Which lines run from the first one up to and including the one with "control face frame"? Print exactly those.

>> Begin

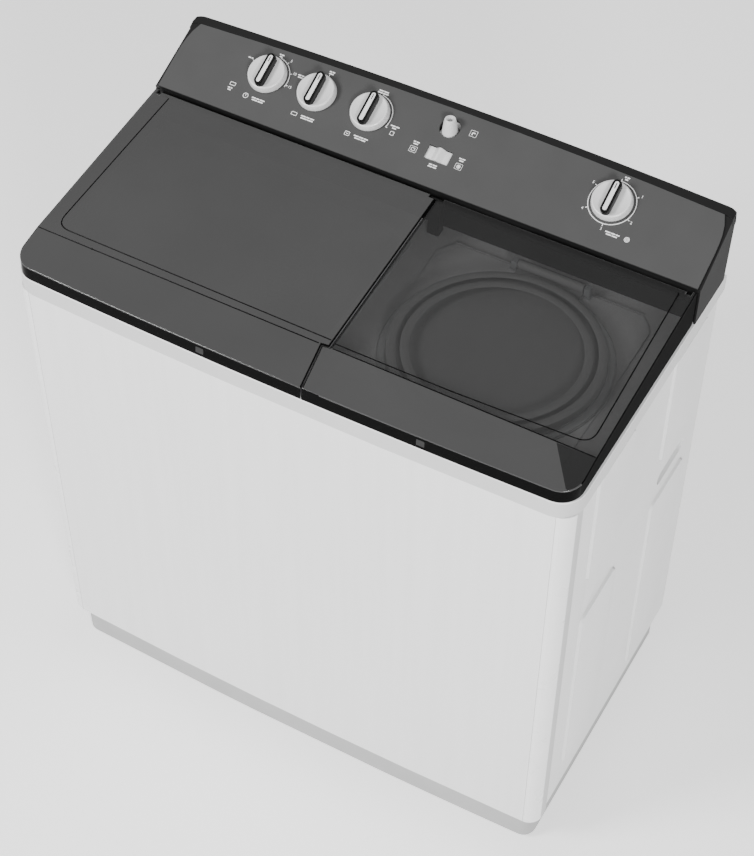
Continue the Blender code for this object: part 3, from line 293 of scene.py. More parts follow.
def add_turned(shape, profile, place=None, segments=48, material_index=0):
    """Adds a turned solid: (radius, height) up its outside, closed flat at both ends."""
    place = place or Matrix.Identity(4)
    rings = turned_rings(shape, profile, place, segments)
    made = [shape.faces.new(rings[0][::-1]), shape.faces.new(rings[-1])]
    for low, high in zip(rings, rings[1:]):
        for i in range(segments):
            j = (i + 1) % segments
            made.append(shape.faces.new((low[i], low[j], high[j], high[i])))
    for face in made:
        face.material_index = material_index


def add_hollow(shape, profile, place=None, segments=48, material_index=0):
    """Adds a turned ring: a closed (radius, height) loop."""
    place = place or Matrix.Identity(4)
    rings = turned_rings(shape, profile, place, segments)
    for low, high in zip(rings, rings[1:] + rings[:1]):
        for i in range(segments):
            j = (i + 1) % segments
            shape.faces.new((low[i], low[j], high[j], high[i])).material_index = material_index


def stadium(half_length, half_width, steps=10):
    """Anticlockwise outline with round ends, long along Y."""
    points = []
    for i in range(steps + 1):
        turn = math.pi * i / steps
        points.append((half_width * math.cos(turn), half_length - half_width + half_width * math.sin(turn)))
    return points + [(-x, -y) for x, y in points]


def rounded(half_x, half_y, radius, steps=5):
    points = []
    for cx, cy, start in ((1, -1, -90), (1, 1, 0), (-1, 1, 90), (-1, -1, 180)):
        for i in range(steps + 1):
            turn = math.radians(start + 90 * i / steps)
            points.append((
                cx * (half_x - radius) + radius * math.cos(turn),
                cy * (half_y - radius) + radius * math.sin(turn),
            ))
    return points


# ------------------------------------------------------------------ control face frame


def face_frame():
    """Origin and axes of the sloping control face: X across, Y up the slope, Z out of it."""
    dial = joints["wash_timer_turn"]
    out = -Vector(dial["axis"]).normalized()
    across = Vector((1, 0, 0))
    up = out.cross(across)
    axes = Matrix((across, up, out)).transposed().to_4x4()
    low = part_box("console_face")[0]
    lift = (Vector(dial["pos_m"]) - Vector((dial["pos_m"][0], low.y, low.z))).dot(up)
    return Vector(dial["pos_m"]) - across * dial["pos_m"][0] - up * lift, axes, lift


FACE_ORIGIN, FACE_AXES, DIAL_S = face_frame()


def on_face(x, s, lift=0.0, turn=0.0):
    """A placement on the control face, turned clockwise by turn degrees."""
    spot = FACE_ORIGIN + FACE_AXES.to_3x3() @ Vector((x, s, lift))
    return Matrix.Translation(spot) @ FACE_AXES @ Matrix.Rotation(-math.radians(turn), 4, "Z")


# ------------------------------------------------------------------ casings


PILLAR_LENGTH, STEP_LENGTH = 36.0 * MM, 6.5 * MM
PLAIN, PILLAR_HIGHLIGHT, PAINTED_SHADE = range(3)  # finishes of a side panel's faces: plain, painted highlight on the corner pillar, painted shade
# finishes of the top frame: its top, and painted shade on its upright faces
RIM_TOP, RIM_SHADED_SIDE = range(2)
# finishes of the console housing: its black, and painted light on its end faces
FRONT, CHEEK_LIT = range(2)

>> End

## Solved problem
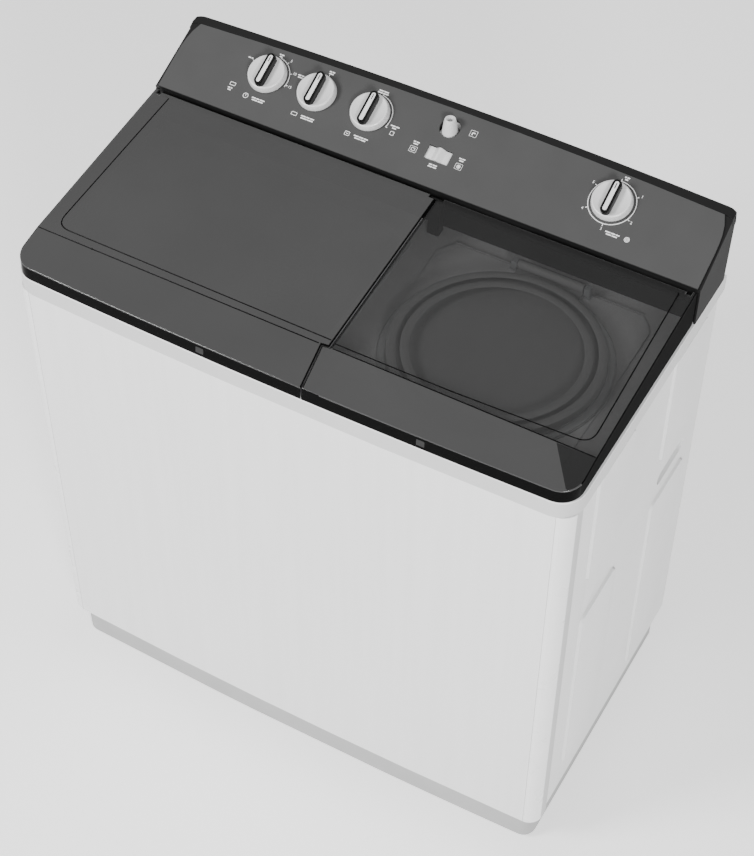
Continue the Blender code for this object: part 3, from line 293 of scene.py. More parts follow.
def add_turned(shape, profile, place=None, segments=48, material_index=0):
    """Adds a turned solid: (radius, height) up its outside, closed flat at both ends."""
    place = place or Matrix.Identity(4)
    rings = turned_rings(shape, profile, place, segments)
    made = [shape.faces.new(rings[0][::-1]), shape.faces.new(rings[-1])]
    for low, high in zip(rings, rings[1:]):
        for i in range(segments):
            j = (i + 1) % segments
            made.append(shape.faces.new((low[i], low[j], high[j], high[i])))
    for face in made:
        face.material_index = material_index


def add_hollow(shape, profile, place=None, segments=48, material_index=0):
    """Adds a turned ring: a closed (radius, height) loop."""
    place = place or Matrix.Identity(4)
    rings = turned_rings(shape, profile, place, segments)
    for low, high in zip(rings, rings[1:] + rings[:1]):
        for i in range(segments):
            j = (i + 1) % segments
            shape.faces.new((low[i], low[j], high[j], high[i])).material_index = material_index


def stadium(half_length, half_width, steps=10):
    """Anticlockwise outline with round ends, long along Y."""
    points = []
    for i in range(steps + 1):
        turn = math.pi * i / steps
        points.append((half_width * math.cos(turn), half_length - half_width + half_width * math.sin(turn)))
    return points + [(-x, -y) for x, y in points]


def rounded(half_x, half_y, radius, steps=5):
    points = []
    for cx, cy, start in ((1, -1, -90), (1, 1, 0), (-1, 1, 90), (-1, -1, 180)):
        for i in range(steps + 1):
            turn = math.radians(start + 90 * i / steps)
            points.append((
                cx * (half_x - radius) + radius * math.cos(turn),
                cy * (half_y - radius) + radius * math.sin(turn),
            ))
    return points


# ------------------------------------------------------------------ control face frame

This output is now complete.